2X2=5: капитуляция после долгого сопротивления рекламной кампании, направленной прямиком на ваш слой потребителей: «Ну ладно, ладно, куплю я вашу дурацкую колу. А теперь проваливайте».
ПАРАЛИЧ РЕШИТЕЛЬНОСТИ: неспособность сделать выбор, когда возможности ничем не ограничены.
ДА — МТВ, НЕТ — ПУШКАМ
Канун Рождества. Сегодня, ничего никому не объясняя, я покупаю огромное количество свечей. Церковные свечки, именинные свечи, свечи на случай отключения электричества, столовые свечи, еврейские свечи, рождественские свечи и свечи из магазина индуистской книги с кое-как намалеванными богами-человекоидами. Все годятся — пламя-то одинаковое. В «Дарст-трифти-марте» на 21-й улице у Тайлера, обескураженного моей свечеманией, язык отнялся от стыда; чтобы придать тележке более праздничный и менее безумный вид, он кладет в нее замороженную индейку.
— Все-таки что такое церковные свечи? — глубоко вдыхая дурманящий синтетически-черничный аромат столовой свечи, интересуется Тайлер, обнаруживая одновременно свою обескураженность и атеистическое воспитание.
— Их зажигают, когда молятся. В Европе они есть в каждой церкви.
— О, вот эту ты пропустил, — он передает мне красную круглую настольную свечу, покрытую сеточкой, какие бывают в семейных итальянских ресторанах. — Люди косятся на твою тележку, Энди. Ты не можешь сказать, для чего эти свечи?
— Это рождественский сюрприз, Тайлер. Встань-ка в очередь.
Мы идем к кассе, которая, как всегда в эти дни, перегружена; в наших поношенных нарядах, извлеченных из моего старого шкафа, где они хранились с былых панковских дней, мы кажемся на удивление нормальными — Тайлер в старой кожаной куртке, вывезенной мной из Мюнхена, и я — в ветхих рубашках одна поверх другой и джинсах.
Снаружи, разумеется, дождь.
Сидя в машине Тайлера, катящей домой по Бернсайд авеню, я пытаюсь рассказать Тайлеру Дегову историю о конце света в супермаркете «Вонс».

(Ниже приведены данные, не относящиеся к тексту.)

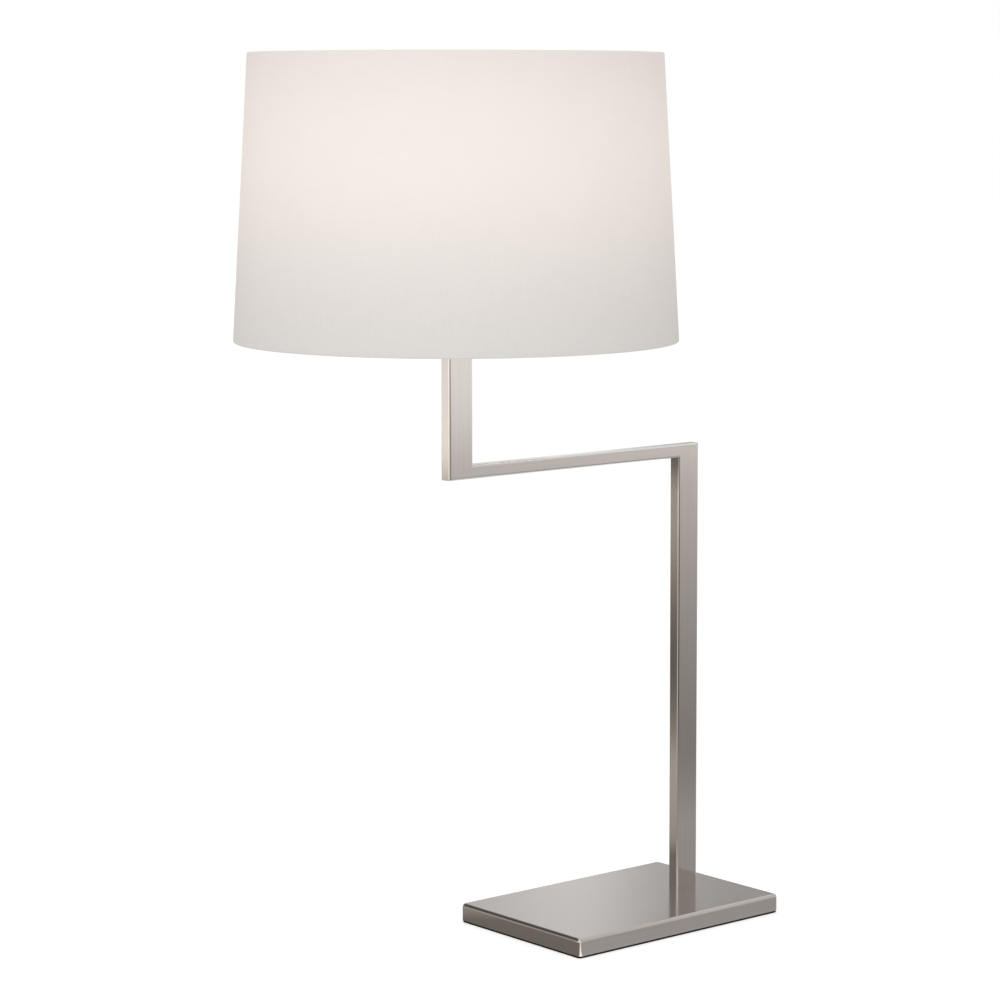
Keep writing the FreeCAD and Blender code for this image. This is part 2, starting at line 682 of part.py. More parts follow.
def wall_points(places):
    """(radius, height) points from (height, inset) pairs."""
    return [(wall_r(z, inset), z) for z, inset in places]


RING_INSET = FABRIC + LINER + RING_WIRE_R + 2 * GLUE_GAP
HEM_OUTER_INSET = RING_INSET + RING_WIRE_R + GLUE_GAP
HEM_INNER_INSET = HEM_OUTER_INSET + FABRIC
TOP_RING_Z = SHADE_TOP - FABRIC - RING_WIRE_R - GLUE_GAP
BOTTOM_RING_Z = SHADE_BOTTOM + FABRIC + RING_WIRE_R + GLUE_GAP
TOP_RING_R = wall_r(TOP_RING_Z, RING_INSET)
BOTTOM_RING_R = wall_r(BOTTOM_RING_Z, RING_INSET)
ARM_WIRE_Z = HUB_TOP + 0.6
ARM_ANGLES = (90, 210, 330)


def shade_fabric():
    """The linen: one skin outside the liner, turned in over both rings and notched round the spider's arms."""
    low, high = SHADE_BOTTOM, SHADE_TOP
    solid = turned(
        wall_points(
            [
                (low, 0), (high, 0), (high, HEM_INNER_INSET), (high - HEM_WIDTH, HEM_INNER_INSET),
                (high - HEM_WIDTH, HEM_OUTER_INSET), (high - FABRIC, HEM_OUTER_INSET), (high - FABRIC, FABRIC),
                (low + FABRIC, FABRIC), (low + FABRIC, HEM_OUTER_INSET), (low + HEM_WIDTH, HEM_OUTER_INSET),
                (low + HEM_WIDTH, HEM_INNER_INSET), (low, HEM_INNER_INSET),
            ]
        )
    )
    return solid.cut([notch for angle in ARM_ANGLES for notch in arm_notches(angle)])


def shade_liner():
    low, high = SHADE_BOTTOM + FABRIC + GLUE_GAP, SHADE_TOP - FABRIC - GLUE_GAP
    outside = FABRIC + GLUE_GAP
    inside = outside + LINER
    return turned(wall_points([(low, outside), (high, outside), (high, inside), (low, inside)]))


def ring(radius, z):
    return Part.makeTorus(radius, RING_WIRE_R, point(RISER_X, 0, z), Z)


def arm_points(angle):
    """Where a spider arm starts on the hub, where it bends up, and where it is welded to the top ring."""
    direction = point(math.cos(math.radians(angle)), math.sin(math.radians(angle)), 0)
    start = ON_RISER + direction * 10.5 + Z * ARM_WIRE_Z
    corner = ON_RISER + direction * (TOP_RING_R - 15) + Z * ARM_WIRE_Z
    end = ON_RISER + direction * (TOP_RING_R - 1.0) + Z * (TOP_RING_Z - 1.0)
    return start, corner, end


def arm_notches(angle):
    """Room in the turned-in linen for an arm's rising end."""
    _, corner, end = arm_points(angle)
    along = (end - corner).normalize()
    return [rod(RING_WIRE_R + 0.5, corner, end + along * 0.3)]


def spider_arm(angle):
    start, corner, end = arm_points(angle)
    bend_r = 12.0
    inward = (start - corner).normalize()
    upward = (end - corner).normalize()
    turn = math.pi - inward.getAngle(upward)
    reach = bend_r * math.tan(turn / 2)
    bend_start = corner + inward * reach
    bend_end = corner + upward * reach
    centre = bend_start + Z * bend_r
    return swept([run(start, bend_start), arc(centre, bend_start, bend_end), run(bend_end, end)], RING_WIRE_R)


def shade_spider():
    """The pierced hub and its three wire arms, welded."""
    hub = post(15, RISER_X, 0, HUB_BOTTOM, HUB_TOP)
    return hub.fuse([spider_arm(a) for a in ARM_ANGLES]).cut(post(3.7, RISER_X, 0, HUB_BOTTOM - 1, HUB_TOP + 3))


# ---------------------------------------------------------------- all sub-parts


def main():
    os.makedirs("parts", exist_ok=True)
    parts = {
        "base_cover": base_cover(),
        "base_weight": base_weight(),
        "base_plate": base_plate(),
        "plate_screws": plate_screws(),
        "felt_pad": felt_pad(),
        "cord_bushing": cord_bushing(),
        "wire_connectors": wire_connectors(),
        "column_plug": column_plug(),
        "column_screws": column_screws(),
        "column_washers": column_washers(),
        "riser_cap": riser_cap(),
        "inner_lead": inner_lead(),
        "socket_nipple": socket_nipple(),
        "harp_saddle": harp_saddle(),
        "lock_washer": lock_washer(),
        "socket_cap": socket_cap(),
        "cap_set_screw": cap_set_screw(),
        "socket_shell": socket_shell(),
        "socket_insulator": socket_insulator(),
        "socket_body": socket_body(),
        "terminal_screws": terminal_screws(),
        "screw_shell": screw_shell(),
        "centre_contact": centre_contact(),
        "switch_shaft": switch_shaft(),
        "switch_knob": switch_knob(),
        "harp_wire": harp_wire(),
        "harp_stud": harp_stud(),
        "harp_ferrule_left": harp_ferrule(-1),
        "harp_ferrule_right": harp_ferrule(1),
        "finial": finial(),
        "bulb_glass": bulb_glass(),
        "bulb_cap": bulb_cap(),
        "bulb_insulator": bulb_insulator(),
        "bulb_contact": bulb_contact(),
        "bulb_mount": bulb_mount(),
        "shade_fabric": shade_fabric(),
        "shade_liner": shade_liner(),
        "shade_top_ring": ring(TOP_RING_R, TOP_RING_Z),
        "shade_bottom_ring": ring(BOTTOM_RING_R, BOTTOM_RING_Z),
        "shade_spider": shade_spider(),
    }
    parts.update(stem_tubes())
    for node, shape in parts.items():
        save(node, shape)


main()
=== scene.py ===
import math

import bpy
from bpy.props import FloatProperty, FloatVectorProperty, IntProperty, PointerProperty
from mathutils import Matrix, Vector


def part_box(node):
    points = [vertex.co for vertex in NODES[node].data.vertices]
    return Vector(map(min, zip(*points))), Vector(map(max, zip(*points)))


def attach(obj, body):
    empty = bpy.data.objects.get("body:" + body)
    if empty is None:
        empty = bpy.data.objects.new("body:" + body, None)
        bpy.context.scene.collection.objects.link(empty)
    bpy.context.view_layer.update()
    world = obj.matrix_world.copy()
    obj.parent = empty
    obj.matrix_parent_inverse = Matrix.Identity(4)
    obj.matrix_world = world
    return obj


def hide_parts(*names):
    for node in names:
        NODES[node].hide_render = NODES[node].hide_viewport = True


bl_info = {
    "name": "Offset Stem Table Lamp",
    "version": (1, 0, 0),
    "blender": (4, 5, 0),
    "location": "3D View > Sidebar > Lamp",
    "description": "Linen shade, felt sole, finishes and stage for a table lamp with an offset stem",
    "category": "Object",
}

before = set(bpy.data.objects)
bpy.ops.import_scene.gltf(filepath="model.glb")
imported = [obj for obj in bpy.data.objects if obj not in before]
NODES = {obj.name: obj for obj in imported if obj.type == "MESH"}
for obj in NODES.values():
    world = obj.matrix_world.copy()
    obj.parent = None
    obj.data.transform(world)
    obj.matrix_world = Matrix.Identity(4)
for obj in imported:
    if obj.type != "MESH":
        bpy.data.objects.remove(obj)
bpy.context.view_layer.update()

SHADE_LOW, SHADE_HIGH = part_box("shade_fabric")
TOP_RING_LOW, TOP_RING_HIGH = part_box("shade_top_ring")
BULB_LOW, BULB_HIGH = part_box("bulb_glass")
FELT_LOW, FELT_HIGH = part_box("felt_pad")
BASE_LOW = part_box("base_cover")[0]

RISER_X = (SHADE_LOW.x + SHADE_HIGH.x) / 2
FOOT_RADIUS = (SHADE_HIGH.x - SHADE_LOW.x) / 2
WIRE_TO_LINEN = 0.0019      # from the outside of the top wire to the outside of the linen
HEAD_RADIUS = (TOP_RING_HIGH.x - TOP_RING_LOW.x) / 2 + WIRE_TO_LINEN
BULB_HEIGHT = BULB_HIGH.z - (BULB_HIGH.x - BULB_LOW.x) / 2
SPIDER_ANGLES = (90, 210, 330)
NOTCH_HALF_WIDTH = 0.0022   # half of the gap that the turned-in linen leaves for each spider arm
LAP_RISE = 0.004            # how far the linen runs while it climbs onto its own first end
FOLD_LENGTH = 0.007         # the last of the lap, which is folded under and stands a little higher
FELT_CORNER = 0.004         # radius of the felt's corners, half a millimetre less than the cover's


# ---------------------------------------------------------------- what a user would change


class ShadeSettings(bpy.types.PropertyGroup):
    cloth_colour: FloatVectorProperty(
        name="Linen", description="Colour of the linen by daylight", subtype="COLOR", size=3, min=0, max=1,
        default=(0.850, 0.836, 0.815),
    )
    glow_colour: FloatVectorProperty(
        name="Glow", description="Light that comes through the linen level with the bulb", subtype="COLOR",
        size=3, min=0, max=1, default=(0.280, 0.218, 0.184),
    )
    cloth_thickness: FloatProperty(
        name="Thickness", description="Thickness of the linen", default=0.0008, unit="LENGTH", precision=4,
    )
    hem_width: FloatProperty(
        name="Hem", description="Linen turned in round each wire", default=0.009, unit="LENGTH",
        precision=4,
    )
    hem_depth: FloatProperty(
        name="Hem depth", description="From the outside of the wall to the middle of the turned-in linen",
        default=0.0057, unit="LENGTH", precision=4,
    )
    lap: FloatProperty(
        name="Lap", description="Overlap of the linen's two ends at the back", default=0.012, unit="LENGTH",
        precision=4,
    )
    seam_angle: FloatProperty(
        name="Seam", description="Where the lapped seam stands, from +X", default=math.radians(52),
        unit="ROTATION",
    )
    thread_pitch: FloatProperty(
        name="Thread pitch", description="Distance between neighbouring threads", default=0.00062,
        unit="LENGTH", precision=5,
    )
    columns: IntProperty(
        name="Columns", description="Faces around the shade", default=288, min=48, max=720,
    )


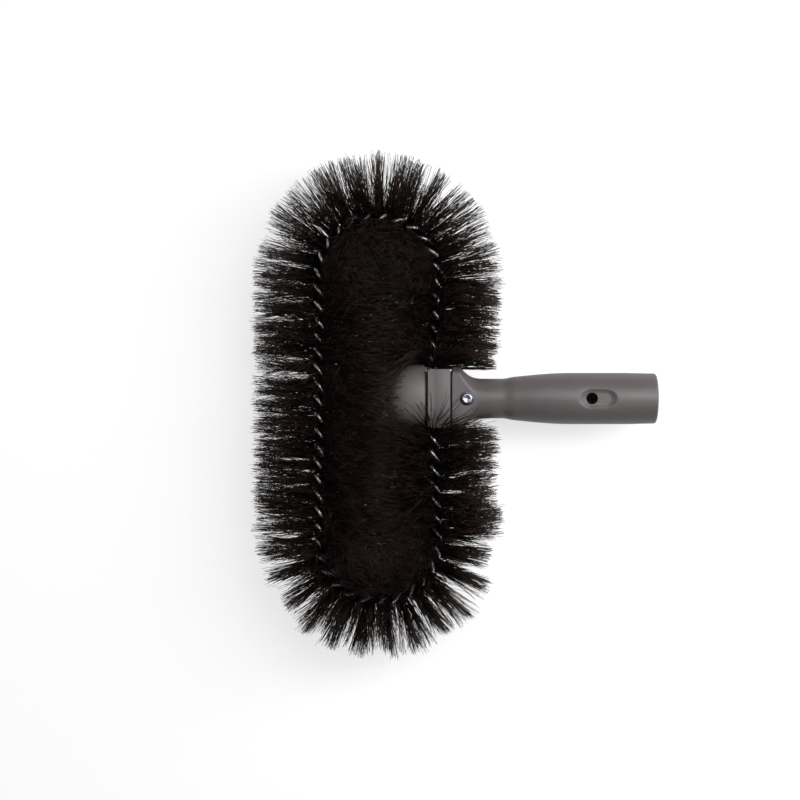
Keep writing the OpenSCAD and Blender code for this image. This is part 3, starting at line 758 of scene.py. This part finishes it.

— Есть у меня один друг в Палм-Спрингс. Так вот, он говорит, что, когда врубятся сирены воздушной тревоги, первым делом люди кинутся за свечами.
— Ну и?
— Я думаю, потому-то в «Дарст-трифти-марте» на нас так и косились. Удивлялись, почему не слышно сирен.
— М-м-м-м. И за консервами, — отвечает он, поглощенный номером «Вэнити фейр»[51](за рулем — я). — Как ты считаешь, стоит мне осветлить волосы?
— Ты все еще пользуешься алюминиевыми кастрюлями и сковородками, а, Энди? — спрашивает отец, заводя в гостиной наши старинные часы с маятником. — Выбрось их, понял. Алюминий на кухне — прямой путь к болезни Альцгеймера.